■ TO DO: Repeat the entire listing exactly.

----- SUPPLIED DATA

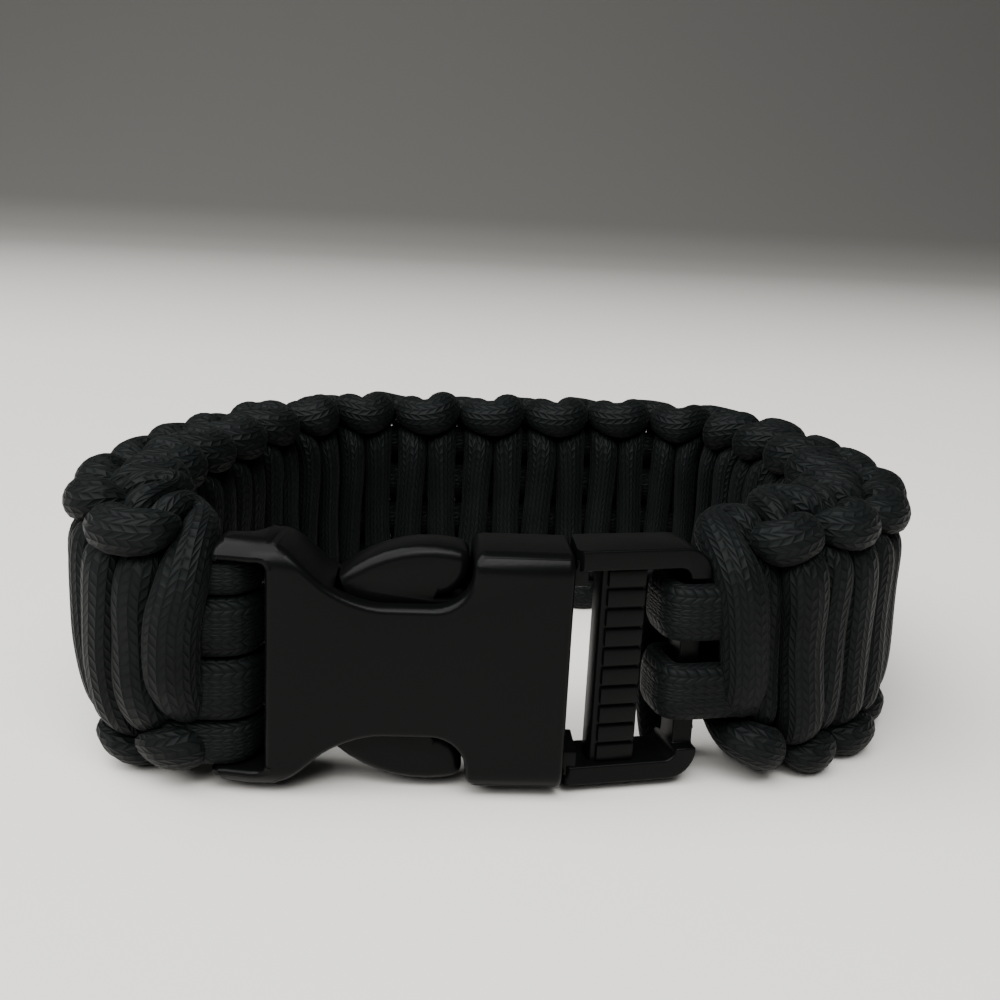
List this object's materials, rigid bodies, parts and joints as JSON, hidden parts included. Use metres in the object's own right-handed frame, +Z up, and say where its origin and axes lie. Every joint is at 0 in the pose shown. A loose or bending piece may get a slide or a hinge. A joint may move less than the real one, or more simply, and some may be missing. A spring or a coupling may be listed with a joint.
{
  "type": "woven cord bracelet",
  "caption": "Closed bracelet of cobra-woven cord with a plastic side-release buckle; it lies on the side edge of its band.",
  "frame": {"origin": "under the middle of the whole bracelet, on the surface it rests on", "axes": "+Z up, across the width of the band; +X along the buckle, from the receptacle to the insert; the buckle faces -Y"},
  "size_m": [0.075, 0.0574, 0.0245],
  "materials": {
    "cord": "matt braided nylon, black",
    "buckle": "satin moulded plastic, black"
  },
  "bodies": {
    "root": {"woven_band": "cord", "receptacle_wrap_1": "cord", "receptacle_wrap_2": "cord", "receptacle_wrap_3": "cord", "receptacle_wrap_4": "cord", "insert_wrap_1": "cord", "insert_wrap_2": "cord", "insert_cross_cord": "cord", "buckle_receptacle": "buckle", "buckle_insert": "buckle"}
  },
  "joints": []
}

----------

■ CORRECT RESULT:
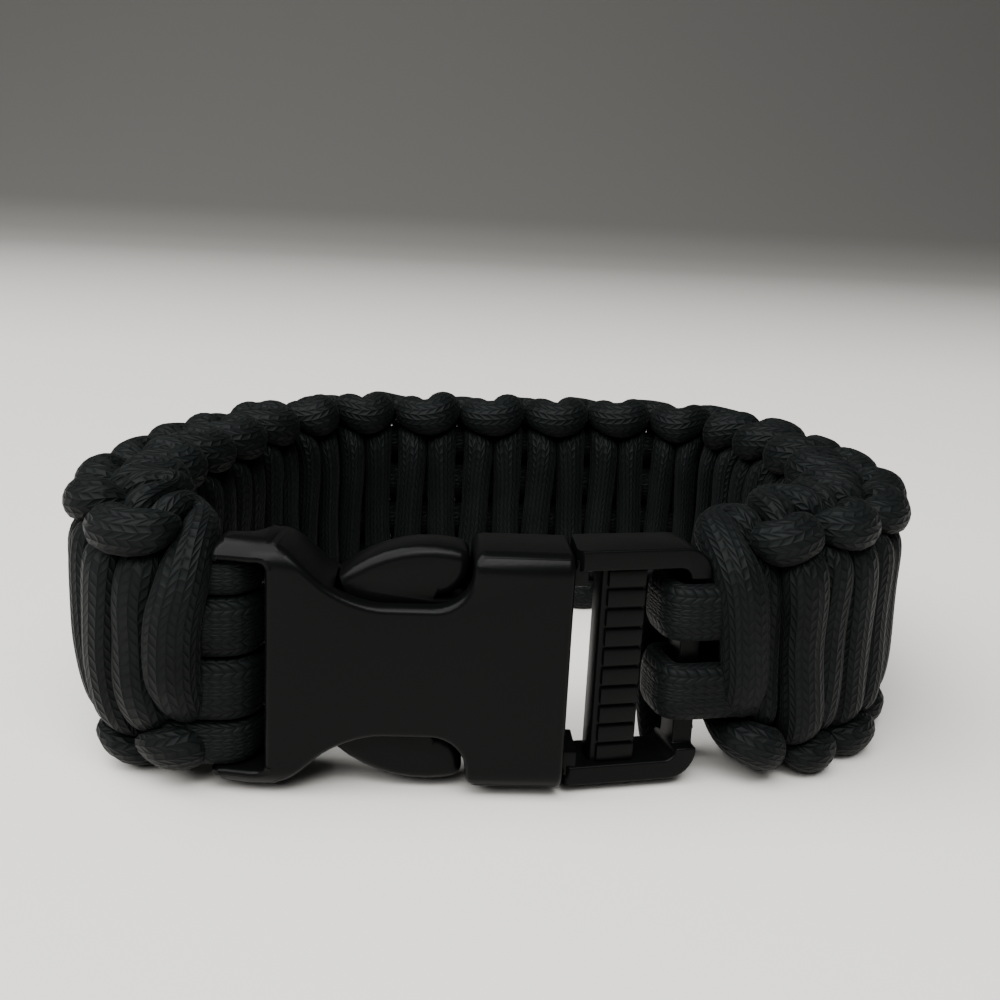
List this object's materials, rigid bodies, parts and joints as JSON, hidden parts included. Use metres in the object's own right-handed frame, +Z up, and say where its origin and axes lie. Every joint is at 0 in the pose shown. A loose or bending piece may get a slide or a hinge. A joint may move less than the real one, or more simply, and some may be missing. A spring or a coupling may be listed with a joint.
{
  "type": "woven cord bracelet",
  "caption": "Closed bracelet of cobra-woven cord with a plastic side-release buckle; it lies on the side edge of its band.",
  "frame": {"origin": "under the middle of the whole bracelet, on the surface it rests on", "axes": "+Z up, across the width of the band; +X along the buckle, from the receptacle to the insert; the buckle faces -Y"},
  "size_m": [0.075, 0.0574, 0.0245],
  "materials": {
    "cord": "matt braided nylon, black",
    "buckle": "satin moulded plastic, black"
  },
  "bodies": {
    "root": {"woven_band": "cord", "receptacle_wrap_1": "cord", "receptacle_wrap_2": "cord", "receptacle_wrap_3": "cord", "receptacle_wrap_4": "cord", "insert_wrap_1": "cord", "insert_wrap_2": "cord", "insert_cross_cord": "cord", "buckle_receptacle": "buckle", "buckle_insert": "buckle"}
  },
  "joints": []
}